Under Washington state law, a promissory note secured by a real estate mortgage is governed by the Washington UCC as a security interest in personal property, not by the recording statute as an interest in real property. In In re HW Partners, LLC, No. 11-03366-JAR11, 2013 WL 4874172 (Bankr. E.D. Wash. 2013), the Bankruptcy Court for the Eastern District of Washington held that the attachment of a security interest in a right to payment also created an attachment of a security interest in the underlying real property collateral securing that right to payment. The security interest in the right to payment then governs the law under which attachment and perfection are to be judged. This proposition holds even when the underlying collateral does not fall within the scope of the law governing the security interest, such as real property collateral.
The court applied the Uniform Commercial Code (“UCC”) of Washington State to a security interest in promissory notes, despite those promissory notes being secured by real estate mortgages. While Article 9 of the UCC governs security interests in personal property, Article 9 does not extend to interests or liens on real property. However, the court held that the mortgage follows the note. Even though the promissory notes were secured by real estate mortgages, they remained personal property and the mortgages were immaterial to this determination. Thus, the promissory notes, along with the mortgages, fell under Article 9 of the state UCC, rather than the state’s real estate recording statute. The first party to perfect its security interest in the promissory notes, regardless of the security interest in the mortgages, had priority.
Additionally, the court held that there was no bifurcation of perfection between the promissory notes and the real estate mortgages. The court found that this approach, though adopted in a previous case by the Sixth Circuit Court of Appeals (In re Maryville Savings & Loan Corporation, 743 F.2d 413 (6th Cir. 1984)), had since been criticized by subsequent decisions and finally overruled by amendments to the Washington UCC, as evidenced in the Official Comments to Article 9 of the Washington UCC.

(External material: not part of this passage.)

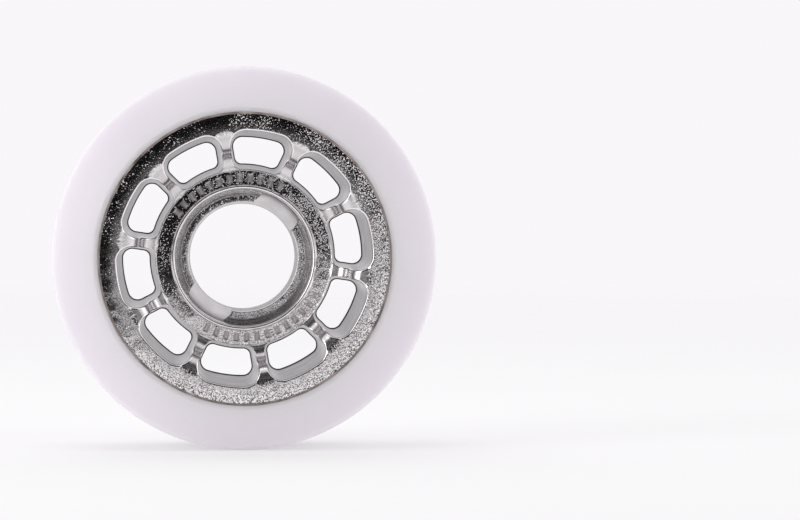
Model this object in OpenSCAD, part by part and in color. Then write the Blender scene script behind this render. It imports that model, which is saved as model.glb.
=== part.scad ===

The two competing creditors in the instant case contested whose security interests in the debtor’s property were perfected first, thereby giving that creditor priority in the proceeds of the collateral. Both creditors had security interests in promissory notes secured by mortgages on the debtor’s property. The security interests in the promissory notes were separately granted to the two creditors by the financier of a development project who had obtained the notes, secured by mortgages, from two developers. The developers defaulted on their obligations and the two competing creditors moved to collect against the collateral.
Both creditors successfully acquired security interests in the promissory notes and mortgages. One of the creditors, MKA, recorded its security interest in the mortgages on April 18, 2008 and June 5, 2008. But MKA did not perfect its security interest in the promissory notes until it filed a UCC financing statement on June 2, 2009. The second creditor, the Hendricksons, recorded their security interest in the mortgages after MKA on October 23, 2008. However, the Hendricksons filed a UCC financing statement on October 23, 2008, took possession of the promissory notes through an escrow agent on November 6, 2008, and took physical possession of the promissory notes on January 5, 2009 after the debtor’s default. Each of these actions by the Hendricksons was sufficient to perfect their security interest in the promissory notes, each of which occurred prior to MKA filing its financing statement on June 2, 2009.
The bankruptcy court held that the security interests in the promissory notes fell under the purview of Article 9 because promissory notes are personal property. Because the mortgages followed the promissory notes under Washington state law, the security interests in the mortgages were perfected when, and only when, the security interests in the promissory notes were perfected.
Though MKA recorded its security interest in the mortgages earlier than the Hendricksons, it perfected its security interest in the promissory notes after the Hendricksons had perfected their security interest in the notes. MKA would have been successful under the state recording statute, but it did not have priority under Article 9 of the UCC. Thus, the court rejected MKA’s claim and granted summary judgment to the Hendricksons because they were the first to perfect a security interest in the promissory notes.